In many systems, the design of grates, floor gullies and drainage channels makes them difficult to clean thoroughly. This creates potential sites for the growth of bacteria, which can subsequently spread via foot traffic or washdown spray.
Grates, gullies and channels need to be optimized for performance, safety and “cleanability”.
Ensuring products are completely clean allows for high hygiene levels for food production facilities. Stainless steel offers the best solution for these areas.
The drains primary objective is to remove wastewater, be easily cleaned and subsequently be kept clean. If drainage is designed and installed correctly, it will reduce the bacteria that can harbour in joins, corners or crevices that occur with poor designs, thereby reducing the overall risk of contamination and food spoilage.
Reducing joins and crevices where bacteria can build up; as well as sharp corners which can be difficult for brooms, mops and cleaning fluids to adequately reach and clean is essential. In addition, drainable design ensures residual contaminated wastewater will not pool or stagnate.
When made of stainless steel for corrosion resistance and easy cleaning grates, floor gullies and channels offer easy handling and smooth contours that won’t trap contaminants. In addition, the grates are slip resistant and minimise the risk of workplace injury.

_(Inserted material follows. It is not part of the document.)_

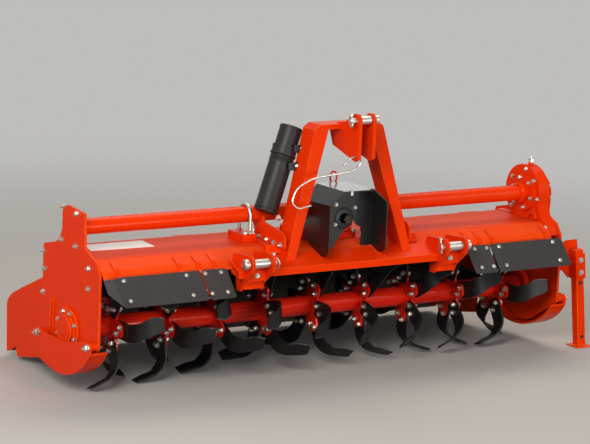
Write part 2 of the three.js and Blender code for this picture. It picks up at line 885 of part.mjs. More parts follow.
const panelLine = [
  [panelTop.y, panelTop.z],
  [panelFoot.y, panelFoot.z],
];
const armLine = [
  ...offsetLine([[-202, hoodTop - 12.2], [hoodSlopeFoot.y, hoodSlopeFoot.z], [-266, hoodTop - 61.7]], -seat),
  [panelTop.y + 1, panelTop.z - 12.5],
  [panelFoot.y + 26, panelFoot.z + 16.5],
];
function guardPanel(x0, x1, armPlaces) {
  const sheet = foldedSheet(panelLine, panelThickness, x0, x1);
  const arms = armPlaces.map((x) => {
    const run = foldedSheet(armLine, -panelArmThickness, x - panelArmWidth / 2, x + panelArmWidth / 2);
    return cut(run, hoodSpace);
  });
  return join(sheet, ...arms);
}

// A corner flap that closes the gap between an outer panel and the side plate.
function panelFlap(side) {
  const face = [
    [panelOuter - 4, panelTop.y, panelTop.z],
    [panelOuter + 44, panelTop.y + 48, panelTop.z - 6],
    [panelOuter + 42, panelTop.y - 12, panelTop.z - 68],
    [panelOuter - 4, panelFoot.y, panelFoot.z],
  ].map(([x, y, z]) => [side * x, y, z]);
  const back = face.map(([x, y, z]) => [x, y + panelThickness, z]);
  const flap = geometryOf(wasm.Manifold.hull([...face, ...back]));
  const plateSpace = box(
    Math.min(side * (insideFace - seat), side * (outsideFace + 5)),
    Math.max(side * (insideFace - seat), side * (outsideFace + 5)),
    plateFront - seat,
    0,
    0,
    400,
  );
  return cut(flap, hoodSpace, plateSpace);
}

// each panel's ends, the places of its two arms, and the side of its flap
const panelPlaces = {
  left_outer_panel: { ends: [-panelOuter, -panelSplit - panelGap / 2], arms: [20 - panelOuter, -816], flap: -1 },
  left_inner_panel: { ends: [-panelSplit + panelGap / 2, -panelInner], arms: [-726, -655] },
  right_inner_panel: { ends: [panelInner, panelSplit - panelGap / 2], arms: [655, 724] },
  right_outer_panel: { ends: [panelSplit + panelGap / 2, panelOuter], arms: [806, 1041], flap: 1 },
};
for (const [name, { ends, arms, flap }] of Object.entries(panelPlaces)) {
  const panel = guardPanel(...ends, arms);
  add(name, flap ? join(panel, panelFlap(flap)) : panel, black);
}

// ---- Skids --------------------------------------------------------------------------------

function skid(side) {
  const sole = [
    [-256, -52],
    [-214, -102],
    [-146, -146],
    [-60, -177],
    [20, -183],
    [110, -172],
    [300, -126],
  ];
  const outline = [
    ...sole,
    [skidPivot.y + 26, skidPivot.z],
    [skidPivot.y, skidPivot.z + 24],
    [skidPivot.y - 30, skidPivot.z + 12],
    [-20, -44],
    [skidFrontBolt.y + 20, skidFrontBolt.z + 18],
    [skidFrontBolt.y - 20, skidFrontBolt.z + 10],
  ];
  const outer = side * skidOuterFace;
  const inner = outer - side * skidPlateThickness;
  const plate = alongX(outline, Math.min(outer, inner), Math.max(outer, inner));
  const strip = foldedSheet(
    [...sole.slice(0, -1), [252, -137.5]],
    skidPlateThickness,
    Math.min(outer, side * skidInnerEdge),
    Math.max(outer, side * skidInnerEdge),
  );
  const bolts = [skidPivot, skidFrontBolt].map(({ y, z }) =>
    barX(side * (outsideFace + seat), outer, y, z, skidBoltRadius + 8, 14),
  );
  return join(plate, strip, ...bolts);
}
add("left_skid", skid(-1), orange);
add("right_skid", skid(1), orange);

// ---- Tail board ---------------------------------------------------------------------------

const boardLine = [
  [boardHinge.y, boardHinge.z],
  [270, 172],
  [509, 68],
  [617, 17],
  [boardReach, -20],
  [boardReach - 8, boardFootZ],
];
const boardSheet = foldedSheet(boardLine, boardThickness, -boardHalfWidth, boardHalfWidth);
const cheekOutline = [
  ...offsetLine(boardLine, 1).slice(1),
  [boardReach - 44, boardFootZ + 10],
  [boardReach - 82, boardFootZ + 38],
  [boardReach - 108, boardFootZ - 3],
  [278, -190],
];
const boardCheeks = [-1, 1].map((side) => {
  const outer = side * boardHalfWidth;
  const inner = outer - side * boardThickness;
  return alongX(cheekOutline, Math.min(outer, inner), Math.max(outer, inner));
});
const hingePin = barX(
  -insideFace + seat,
  insideFace - seat,
  boardHinge.y,
  boardHinge.z,
  boardHingeRadius,
  16,
);
add("tail_board", join(boardSheet, ...boardCheeks, hingePin), orange);

// ---- Parking stand ------------------------------------------------------------------------

const groundZ = -tipRadius - 1.5;
const legHalf = standLegSide / 2;
const sleeveHalf = legHalf + standClearance + standSleeveWall;
const sleeveTop = 176;
const sleeveFoot = 60;

// Turns a piece built upright so that the stand's foot leans outwards.
function leaned(geometry) {
  return geometry
    .translate(-standX, 0, -sleeveTop)
    .rotateY(THREE.MathUtils.degToRad(-standLean))
    .translate(standX, 0, sleeveTop);
}

const bracketPlate = alongY(
  [
    [outsideFace + seat, 96],
    [outsideFace + seat, 196],
    [standX - 44, 232],
    [standX + 18, 234],
    [standX + 34, 130],
    [standX + 40, 60],
    [standX - 22, 60],
    [standX - 56, 96],
  ],
  standY + sleeveHalf - 1,
  standY + sleeveHalf + 8,
);
const sleeve = cut(
  box(standX - sleeveHalf, standX + sleeveHalf, standY - sleeveHalf, standY + sleeveHalf,
    sleeveFoot, sleeveTop),
  box(standX - legHalf - standClearance, standX + legHalf + standClearance,
    standY - legHalf - standClearance, standY + legHalf + standClearance,
    sleeveFoot - 1, sleeveTop + 1),
);
add("stand_bracket", join(bracketPlate, leaned(sleeve)), orange);

const footX = standX + (sleeveTop - groundZ) * Math.tan(THREE.MathUtils.degToRad(standLean));
const standPost = box(standX - legHalf, standX + legHalf, standY - legHalf, standY + legHalf,
  groundZ - 40, sleeveTop + 20);
const belowFoot = box(standX - 200, standX + 200, standY - 100, standY + 100,
  groundZ - 100, groundZ + 6);
const standBase = box(footX - standBasePlate / 2, footX + standBasePlate / 2,
  standY - standBasePlate / 2, standY + standBasePlate / 2, groundZ, groundZ + 7);
add("stand_leg", join(cut(leaned(standPost), belowFoot), standBase), orange);

// ---- Tube for the papers ------------------------------------------------------------------

const paperFoot = new THREE.Vector3(-340, legTop.y + legDepth + 16, hoodTop + 137);
const paperTop = new THREE.Vector3(-195, legTop.y + legDepth + 58, hoodTop + 487);
const paperAlong = paperTop.clone().sub(paperFoot).normalize();
const at = (distance) => paperFoot.clone().addScaledVector(paperAlong, distance).toArray();
const paperLength = paperTop.distanceTo(paperFoot);
const capLength = 130;
const capStart = paperLength - capLength;
const clipRadius = 11;
const clips = [0.25, 0.72].map((share) => {
  const start = at(capStart * share);
  return bar(start, [start[0] + 105, legTop.y + legDepth - 22, start[2]], clipRadius, 12);
});
const tubeInside = bar(at(paperTubeWall), at(capStart + 1), paperTubeRadius - paperTubeWall, 24);
const tubeBody = bar(at(0), at(capStart), paperTubeRadius, 24);
add("paper_tube", cut(join(tubeBody, ...clips), tubeInside, leg(-1, seat)), plastic);
const paperCap = join(
  bar(at(capStart + seat), at(capStart + 40), paperTubeRadius + 4, 24),
  bar(at(capStart + 38), at(paperLength), paperTubeRadius - 3, 24),
);
add("paper_tube_cap", paperCap, plastic);

// ---- Placing ------------------------------------------------------------------------------

machine.updateMatrixWorld(true);
const extent = new THREE.Box3().setFromObject(machine, true);
machine.position.set(
  -(extent.min.x + extent.max.x) / 2,
  -(extent.min.y + extent.max.y) / 2,
  -extent.min.z,
);

export default machine;
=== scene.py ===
"""Looks of a tractor-mounted rotary tiller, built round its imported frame.

Sizes are millimetres about the rotor's axis, as in the frame's own model: +X to the machine's right,
-Y towards the tractor, +Z up. Blank.done turns them into metres in the frame.
"""

import functools
import logging
import math
from dataclasses import dataclass, field
from enum import Enum
from typing import Iterable, Protocol, Sequence

import bmesh
import bpy
from mathutils import Matrix, Vector


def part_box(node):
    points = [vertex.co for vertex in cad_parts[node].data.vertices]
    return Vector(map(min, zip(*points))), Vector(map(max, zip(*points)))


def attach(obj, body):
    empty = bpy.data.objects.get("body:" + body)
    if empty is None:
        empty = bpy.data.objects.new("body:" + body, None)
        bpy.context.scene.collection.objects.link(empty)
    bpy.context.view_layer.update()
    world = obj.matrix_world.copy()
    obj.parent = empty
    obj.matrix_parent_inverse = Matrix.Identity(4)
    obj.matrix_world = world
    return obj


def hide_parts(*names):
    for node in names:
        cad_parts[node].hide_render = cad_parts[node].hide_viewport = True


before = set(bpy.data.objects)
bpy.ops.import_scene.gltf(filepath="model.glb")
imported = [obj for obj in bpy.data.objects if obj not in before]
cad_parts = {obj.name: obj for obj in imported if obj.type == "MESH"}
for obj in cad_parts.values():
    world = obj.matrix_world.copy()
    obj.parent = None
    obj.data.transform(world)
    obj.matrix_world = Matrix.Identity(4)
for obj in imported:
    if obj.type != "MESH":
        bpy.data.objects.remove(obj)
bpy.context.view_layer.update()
log = logging.getLogger("tiller")

MM = 0.001
Spot = tuple[float, float, float]
Line = Sequence[tuple[float, float]]
Places = Sequence[tuple[Spot, Spot]]  # where each bolt sits, and which way it faces
Tree = bpy.types.NodeTree
Socket = bpy.types.NodeSocket
Piece = bpy.types.Object


def rotor_axis() -> Vector:
    """The middle of the rotor's axis in the frame.

    Returns:
        Its place, in metres.
    """
    hood_low, hood_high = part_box("hood")
    shaft_low, shaft_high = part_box("rotor_shaft")
    shaft = (shaft_low + shaft_high) / 2
    return Vector(((hood_low.x + hood_high.x) / 2, shaft.y, shaft.z))


AXIS = rotor_axis()


class Body(str, Enum):
    """The frame's moving bodies."""

    FRAME = "frame"
    ROTOR = "rotor"
    INPUT = "input"
    BOARD = "board"
    STAND = "stand"
    LEFT_SKID = "left_skid"
    RIGHT_SKID = "right_skid"
    TUBE_CAP = "tube_cap"
    HOOK = "hook"


class Slot(str, Enum):
    """The record's material slots."""

    ORANGE = "orange_paint"
    RED = "red_paint"
    SHEET = "black_sheet"
    TINE = "tine_steel"
    ZINC = "zinc_steel"
    PLASTIC = "black_plastic"


class Finish(Protocol):
    """What a piece is made of and how its surface was made."""

    title: str
    slot: Slot

    def dress(self, tree: Tree) -> None:
        """Builds the finish's nodes."""


def linear(colour: str) -> tuple[float, float, float, float]:
    """Turns an sRGB hex colour to linear light.

    Args:
        colour: six hex digits after a #.

    Returns:
        Red, green, blue and an alpha of 1.
    """
    parts = [int(colour[i : i + 2], 16) / 255 for i in (1, 3, 5)]
    return (*[c / 12.92 if c <= 0.04045 else ((c + 0.055) / 1.055) ** 2.4 for c in parts], 1.0)


def set_inputs(tree: Tree, node: bpy.types.Node, inputs: dict) -> None:
    """Gives a node its values and links.

    Args:
        tree: the node's tree.
        node: the node.
        inputs: a value or a linked socket for each input, by name or place.
    """
    for key, value in inputs.items():
        if isinstance(value, Socket):
            tree.links.new(value, node.inputs[key])
        else:
            node.inputs[key].default_value = value


def add_node(tree: Tree, kind: str, inputs: dict | None = None, **settings: object) -> bpy.types.Node:
    """Adds a node with its settings, values and links.

    Args:
        tree: the tree it goes in.
        kind: the node's type.
        inputs: a value or a linked socket for each input, by name or place.
        settings: the node's own properties.

    Returns:
        The node.
    """
    node = tree.nodes.new(kind)
    for key, value in settings.items():
        setattr(node, key, value)
    set_inputs(tree, node, inputs or {})
    return node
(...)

For the most part, the level and frequency of cleaning is determined by the room’s hygienic risk profile. For example, in areas where food preparation is carried out for ready to eat (RTE) foods, the moisture level of the food is high and therefore more likely to encourage bacteria growth.
Regular maintenance and inspection is often overlooked and must be part of the overall cleaning procedure for the floor and drainage system to ensure a safe food preparation environment.